Тогда мне приходилось допустить, что мы почти никогда не осознаем самих себя и не отдаем себе отчета в том, как трудно это осознание.
Состояние осознания, говорилось нам, это прежде всего состояние человека, который наконец узнал, что он почти никогда себя не осознает и который, таким образом, начинает понимать, что именно препятствует в нем самом тем усилиям, которые он предпринимает. Вникнув в это маленькое упражнение, вы можете сделать вывод, что человек способен, к примеру, читать какой-то труд, одобрять его, скучать, протестовать или восхищаться, ни на секунду при этом не осознавая самого себя, а потому толком не вникая ни во что из прочитанного. Его чтение — это как бы продолжение его собственных снов, и все это остается в потоке бессознательного. Ибо наше истинное сознание почти всегда полностью отсутствует в том, что мы делаем, думаем, желаем, воображаем. Я понял тогда, что невелика разница между состоянием, в котором мы находимся во сне, и нашим обычным бодрствованием, когда мы разговариваем, действуем и т. д.
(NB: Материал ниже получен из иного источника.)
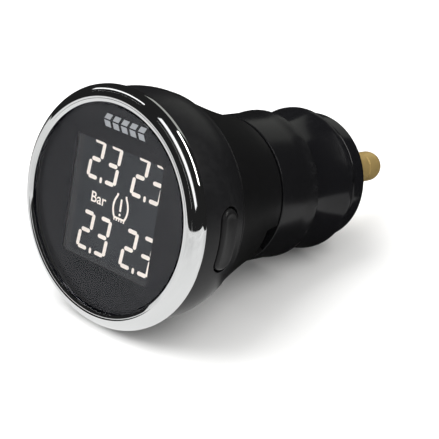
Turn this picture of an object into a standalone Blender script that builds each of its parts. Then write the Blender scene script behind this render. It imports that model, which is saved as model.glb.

Наши сны становятся невидимыми, будто звезды при свете дня, но они существуют, и мы продолжаем жить под их влиянием. Вся разница в том, что после пробуждения мы более критически относимся к нашим чувствам; мысли тогда становятся более упорядоченными, действия — более управляемыми, восприятия, эмоции, желания приобретают большую живость, но это все равно еще не состояние «истинного сознания». Это не истинное пробуждение, но лишь состояние просыпания, в котором и разворачивается почти вся наша жизнь. Нас же учили, что возможно полное пробуждение, достижение состояния «истинного сознания». В таком состоянии, как я это смутно уловил во время упражнения с часами, я мог обрести объективное знание о работе моей мысли, о развертывании образов, идей, ощущений, чувств, желаний. В таком состоянии я мог прилагать реальные усилия, чтобы исследовать, время от времени прерывать и изменять это внутреннее движение.